WHAT YOU HAVE TO DO ::
Repeat verbatim only the lines from the opening of the material below through the one that contains "0.5), normal, Specular_IOR_Level=0.05)".

═══

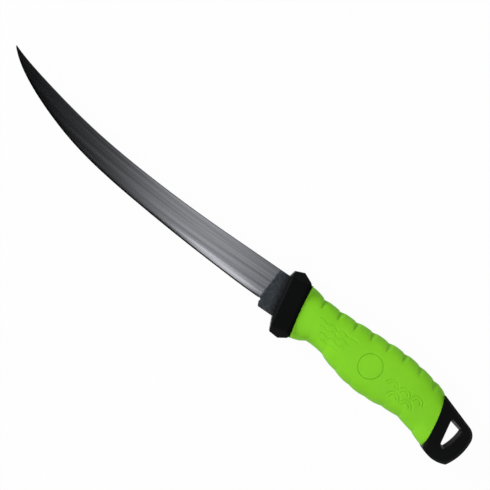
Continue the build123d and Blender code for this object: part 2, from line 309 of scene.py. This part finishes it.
# Materials
def green_rubber():
    """Soft lime green moulding, matte, with faint clouding and a fine tooth."""
    shade = Shader("grip_green")
    clouds = shade.noise(60.0, 4.0)
    tooth = shade.noise(2600.0, 2.0)
    colour = shade.ramp(clouds, (0.3, (0.198, 0.585, 0.0125)), (0.7, (0.226, 0.64, 0.0155)))
    coarse = shade.bump(shade.noise(420.0, 3.0), 0.06 * MM, 0.35)
    normal = shade.bump(tooth, 0.03 * MM, 0.3, coarse)
    return shade.surface(colour, shade.spread(tooth, 0.5, 0.66), normal, Specular_IOR_Level=0.16)


def black_plastic(name, wear_scale):
    """Near-black moulding with a faint grain and slightly uneven gloss."""
    shade = Shader(name)
    wear = shade.noise(wear_scale, 5.0)
    gloss = shade.noise(140.0, 3.0)
    colour = shade.ramp(wear, (0.3, (0.0012, 0.0014, 0.0014)), (0.75, (0.003, 0.0032, 0.0034)))
    normal = shade.bump(shade.noise(1900.0, 2.0), 0.04 * MM, 0.35)
    return shade.surface(colour, shade.spread(gloss, 0.34, 0.5), normal, Specular_IOR_Level=0.05)


def blade_steel():
    """Satin steel, brushed along the blade's own curve, with long soft streaks."""
    shade = Shader("blade_steel")
    brushing = shade.grain_noise((9, 620, 1))
    streaks = shade.grain_noise((7, 260, 1))
    fine = shade.ramp(brushing, (0.3, (0.135, 0.138, 0.147)), (0.7, (0.222, 0.227, 0.241)))
    dark, plain, pale = (0.86, 0.87, 0.88), (0.98, 0.98, 0.98), (1.1, 1.09, 1.13)
    tint = shade.ramp(streaks, (0.32, dark), (0.5, plain), (0.68, pale))
    mix = shade.add("ShaderNodeMix", data_type="RGBA", blend_type="MULTIPLY", Factor=1.0)
    shade.link(fine, mix.inputs[6])
    shade.link(tint, mix.inputs[7])
    normal = shade.bump(brushing, 0.003 * MM, 0.15)
    return shade.surface(mix.outputs[2], shade.spread(brushing, 0.1, 0.14), normal, Metallic=1.0)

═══

RESULT ::
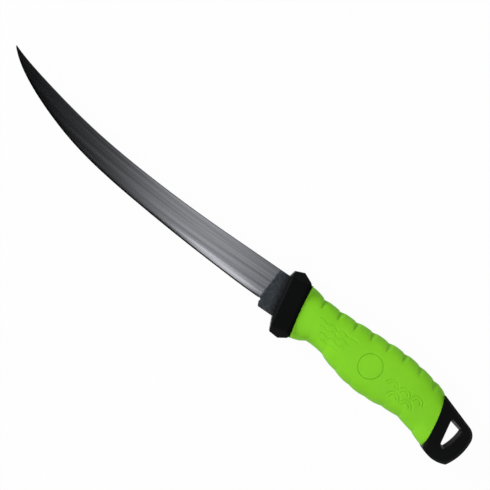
Continue the build123d and Blender code for this object: part 2, from line 309 of scene.py. This part finishes it.
# Materials
def green_rubber():
    """Soft lime green moulding, matte, with faint clouding and a fine tooth."""
    shade = Shader("grip_green")
    clouds = shade.noise(60.0, 4.0)
    tooth = shade.noise(2600.0, 2.0)
    colour = shade.ramp(clouds, (0.3, (0.198, 0.585, 0.0125)), (0.7, (0.226, 0.64, 0.0155)))
    coarse = shade.bump(shade.noise(420.0, 3.0), 0.06 * MM, 0.35)
    normal = shade.bump(tooth, 0.03 * MM, 0.3, coarse)
    return shade.surface(colour, shade.spread(tooth, 0.5, 0.66), normal, Specular_IOR_Level=0.16)


def black_plastic(name, wear_scale):
    """Near-black moulding with a faint grain and slightly uneven gloss."""
    shade = Shader(name)
    wear = shade.noise(wear_scale, 5.0)
    gloss = shade.noise(140.0, 3.0)
    colour = shade.ramp(wear, (0.3, (0.0012, 0.0014, 0.0014)), (0.75, (0.003, 0.0032, 0.0034)))
    normal = shade.bump(shade.noise(1900.0, 2.0), 0.04 * MM, 0.35)
    return shade.surface(colour, shade.spread(gloss, 0.34, 0.5), normal, Specular_IOR_Level=0.05)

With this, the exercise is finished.